Here's what I know. It is for freedom that Christ has set us free. Free from the penalty of sin, free from the power of sin. And that means we don't live our lives in a spirit of fear, wondering what God thinks about what we're thinking. No, we lay ourselves bare before him. We confess that we don't love what we do each day and that we desperately need help. And we ask, plead, beg?for grace. And in my experience, he has never, not once, turned me down when I've asked for grace. He gives it. Every time.

Sometimes it doesn't come right away, and you think that what grace?would look like is your teething baby having some relief so you don't have to carry him around all day. But then a few days later when your toddler is sleeping, you take your baby outside on a warm February day and let him have his first taste of a fruit popsicle, and he smiles at you in his diaper and laughs at you and tries to put that whole popsicle in his mouth, and as it melts all the stickiness pools in the rolls on his belly. That, my friends, is grace. And it's always there for the taking, even if we can't always see it clearly.

And how does that fit in with loving what you do each day? Because after you have a bunch of those grace-filled moments that you wish you could take a picture of to keep forever, you start to realize that they wouldn't have been quite so sweet if the prior morning hadn't been a little bit hairy.

It's a rollercoaster, motherhood is. And the lows can sometimes be really, really low. But the highs... oh, the highs. Even when they're rare, they're worth it. And so you pray for the strength to love the lows, because you know that they will happen again, sooner or later. And after a while, the lows don't seem quite so low - or at least if they're low, they're familiar.

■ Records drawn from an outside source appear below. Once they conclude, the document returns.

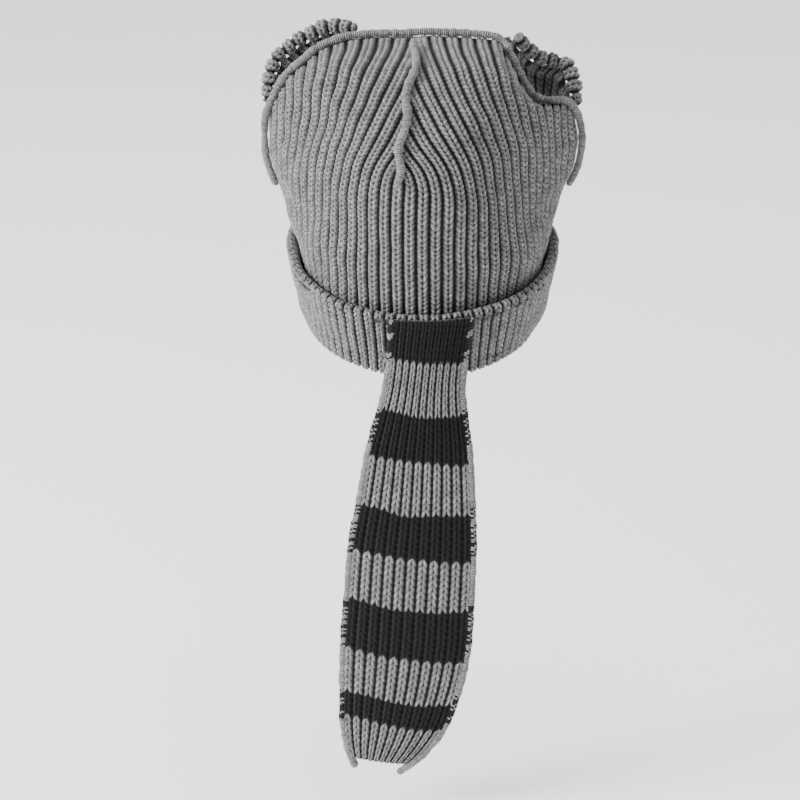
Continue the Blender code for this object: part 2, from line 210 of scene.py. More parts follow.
# The knit: a rib is a chain of two-legged stitches between two gaps
STITCH = 0.00325
TAIL_STITCH = 0.0045
KNIT_RELIEF = 0.0031
TAIL_RELIEF = 0.0022
LEG_SLANT = 1.9
LEG_PLACE = 0.20
LEG_REACH = 0.21
LEG_HEIGHT = 0.56
LEG_SHARE = 0.62
BODY_REACH = 0.42
PIT_DEPTH = 0.30
PIT_WIDTH = 0.075
KNIT_MIDDLE = 0.52
COURSE_WANDER = 0.25
TAIL_COURSE_WANDER = 0.15
COURSE_LUMP = 0.030
WIDE_LUMP = 0.060
WIDE_LUMP_HEIGHT = 0.0010
SMALL_LUMP = 0.022
SMALL_LUMP_HEIGHT = 0.0004
COLUMNS_PER_RIB = 10
COLUMNS_PER_NARROW_RIB = 8
LINING_COLUMNS_PER_RIB = 2
ROW_STEP = 0.00058
TAIL_ROW_STEP = 0.00085
ROWS_PER_LINING_ROW = 8
CUFF_RIBS = 88
TAIL_TILT = 0.085
CROWN_PITCH = 0.0080
CUFF_PITCH = 0.0064
TAIL_PITCH = 0.0063

# How the crown's stitches fade at its seams and under the cuff, in ribs for an edge, else in rise
EDGE_FADE = 0.5
SEAM_FADE = 0.012
SIDE_FADE = 0.03
DART_FADE = 0.04
CUFF_COVER = 0.80
COVER_FADE = 0.03
COVERED_RELIEF = 0.3

# Overlock threads and the ears' rolled edges
THREAD_PITCH = 0.0014
STEPS_PER_THREAD = 5
THREAD_SIDES = 14
THREAD_DEPTH = 0.22
THREAD_UNEVEN = 0.10
THREAD_LUMP = 0.006
RIM_STEP = 0.0007
RIM_SIDES = 32
RIM_RELIEF_SHARE = 0.8
RUFFLE_HEIGHT = 0.0007
RUFFLE_SIZE = 0.012

# How closely curves are measured and smoothed
ANGLE_SAMPLES = 361
RISE_SAMPLES = 300
RIB_SAMPLES = 9
SEAM_SAMPLES = 241
PATH_SAMPLES = 60
EDGE_SAMPLES = 240
FACE_ROWS = 25
FACE_COLUMNS = 281
LAST_CELL = 1.000001
WAVES = 9
NO_LENGTH = 1e-12
WELD = 1e-6


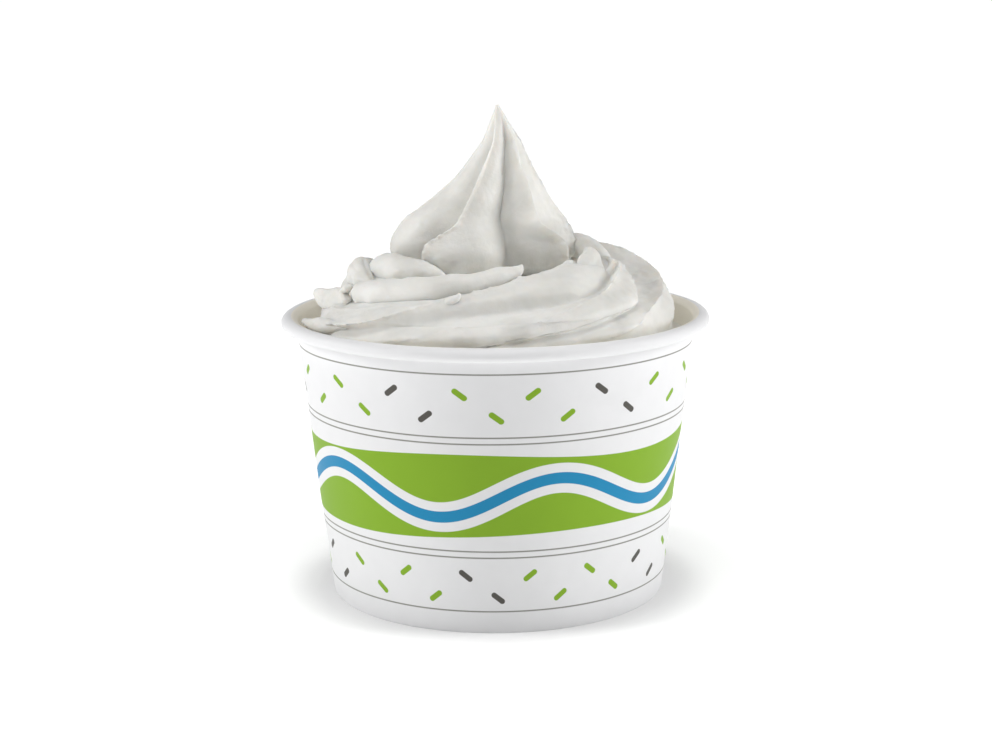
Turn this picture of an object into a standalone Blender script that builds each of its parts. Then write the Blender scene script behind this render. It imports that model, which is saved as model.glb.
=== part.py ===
"""A small paper cup of frozen yogurt: the rolled-rim cup, its base, and one soft-serve swirl.

Metres, +Z up.  The origin is the middle of the foot on the resting plane.  The front is -Y, and an
azimuth is measured from the front towards +X.
"""

import math
from typing import NamedTuple

import bpy
import numpy as np

# --- Cup -------------------------------------------------------------------------------------------
RIM_RADIUS = 0.0480          # outer edge of the rolled rim: a 96 mm cup
RIM_HEIGHT = 0.0030          # height of the rolled bead
RIM_CENTRE_Z = 0.0618        # middle of the bead above the table
WALL_TOP_RADIUS = 0.0447     # outer face of the wall at the bead's middle
FOOT_RADIUS = 0.0377         # outer face of the wall at the table
PAPER = 0.0005               # one ply of coated board
GAP = 0.0003                 # clearance between pieces that touch
BASE_TOP = 0.0068            # upper face of the raised base
HEM_HEIGHT = 0.0060          # height of the ply folded up inside the foot
FOOT_CHAMFER = 0.0002        # bevel on the two edges that the cup stands on
TUCK_Z = 0.0600              # height at which the wall runs in under the bead
BEAD_END = -120              # where the bead's roll ends, in degrees from outwards
BEAD_POINTS = 10             # points round the outside of the bead
LIP_POINTS = 5               # points round its inner side
CUP_STEPS = 60               # segments round the cup

WALL_SLOPE = (WALL_TOP_RADIUS - FOOT_RADIUS) / RIM_CENTRE_Z

# --- Swirl: the mound of ribbed rope ----------------------------------------------------------------
MM = 0.001                   # the swirl's tables are in millimetres
RIB_SPACING = 4              # the least distance between two ribs, in degrees
DISH_RADIUS = 0.0130         # edge of the dished middle that the peak sits in
DISH_Z = 0.0720              # height of the dished middle
DISH_TWIST = 8               # how far the ribs turn on inside the dish, in degrees
FILL_TOP = 0.0578            # height up to which the yogurt presses against the wall
MOUND_ROWS = 12              # rows of faces from the wall to the mound's crest
VALLEY_STEPS = 6             # columns of faces between two ribs
RIB_SAMPLES = 200            # points at which a rib's path is worked out
RIB_START = 0.14             # climb over which the ribs grow out of the wall
LOW_CLIMB = 0.2              # up to this climb a rib has its low values,
HIGH_CLIMB = 0.6             # and from this one its high values

# --- Swirl: the peak ---------------------------------------------------------------------------------
PEAK_TOP = 0.1090            # tip of the swirl
PEAK_FLOOR = 0.0700          # underside of the peak, sunk in the dish
PEAK_STEPS = 8               # columns of faces between two ridges
PEAK_ROWS = 18               # rows of faces from the underside to the tip
SKIRT_Z = 0.0815             # the front ridges spread apart below this height
SKIRT_ABOVE = 0.0035         # how far above it they start to spread, and where the neck is
SKIRT_BELOW = 0.0015         # how far below it they have spread
TIP_LENGTH = 0.0080          # the valleys run out over this length below the tip
TIP_CAP = 0.0002             # height of the point that closes the tip

# --- Swirl: the loose folds --------------------------------------------------------------------------
FOLD_SIDES = 12              # columns of faces round a fold
FOLD_ROWS = 10               # rows of faces along it
FOLD_TRIM = 0.2              # angle left off each end of a fold's half turn of rows, in radians


class Section(NamedTuple):
    """The mound's half section at one azimuth (lengths in mm)."""

    outer: float         # radius where it leans away from the wall
    floor: float         # height there
    ring: float          # radius where it is highest
    top: float           # height there
    slack: float         # how far the slope sags inwards, as a share; below 0 it bulges


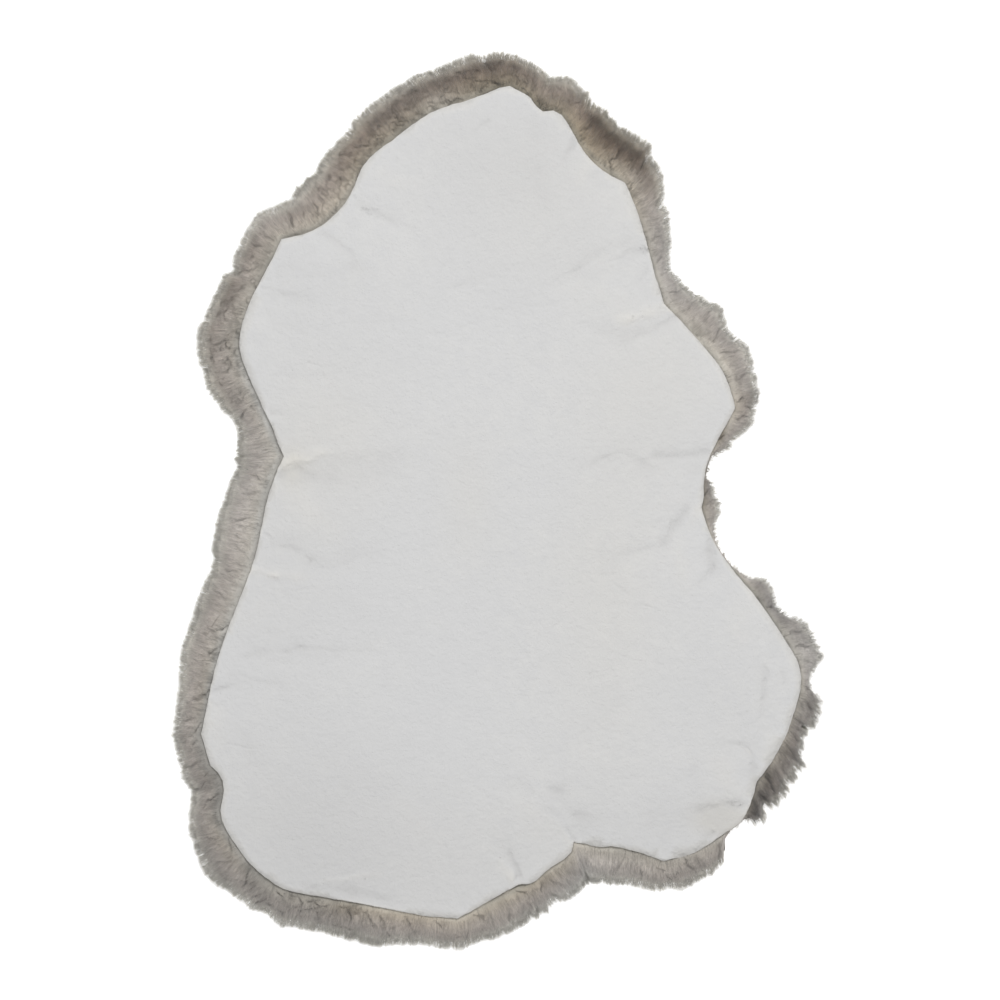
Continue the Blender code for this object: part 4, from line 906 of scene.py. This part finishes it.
def wool_place(s, u, lift):
    """Places on the rim's wool: s along the rim, u out from the cut edge."""
    far = wool_reach(s)
    share = np.clip(u / far, 0, 1)
    height = around(rim[:, 2], s) * (0.06 + 0.94 * (1 - share**2.3)**0.8)
    full = np.clip(far / FULL_REACH, 0, 1)
    swell = full * 1.4 * MM * np.sin(np.pi * np.clip(u / FULL_REACH, 0, 1))
    height += swell - 1.0 * MM * np.exp(-u / (2.2 * MM))
    push = field_at("lump", s, u) + lift
    out = u + push * 0.3 * share**2
    x = around(rim[:, 0], s) + around(outward[:, 0], s) * out
    y = around(rim[:, 1], s) + around(outward[:, 1], s) * out
    return np.stack((x, y, np.maximum(height + push * (1 - 0.5 * share**2), 0.5 * MM)), axis=1)


def paint_wool(piece, s, u, speckle_and_shade):
    """Gives a wool piece its values of place along the fibre, tone and warmth."""
    share = u / wool_reach(s)
    tip = np.clip((share - TIPS_FROM) / TIPS_OVER, 0, 1)**1.3
    tone = field_at("tone", s, u)
    # Painted light on the tips: they are made paler, and the gain of TONE_OUT is added
    tone += tip * 0.3 * np.maximum(1 - tone, 0) + np.interp(share, *np.array(TONE_OUT).T)
    point_values(piece, "along", np.clip(share, 0, 1))
    point_values(piece, "tone", np.clip(tone * speckle_and_shade, 0.2, 1.6))
    point_values(piece, "warmth", np.clip(field_at("warmth", s, u) * (1 - 0.4 * tip), 0, 1))


body_wool = wool_material("body_wool", streaks=True)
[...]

He got me through last time. He'll get me through again. And this time, I'll rest in the finished work of Jesus (Wouldn't we all love to say our work is finished?) and trust that all these lows and highs are adding up to make me more like Jesus. And honestly, in the grand scheme of things, the home is not such a bad place in which to be made more like Jesus. The company is good, and if at times you start crying, no one will even notice, because everybody else around has probably cried at least once in the past hour.

Ask for grace. Take it. And remember there is always, always more.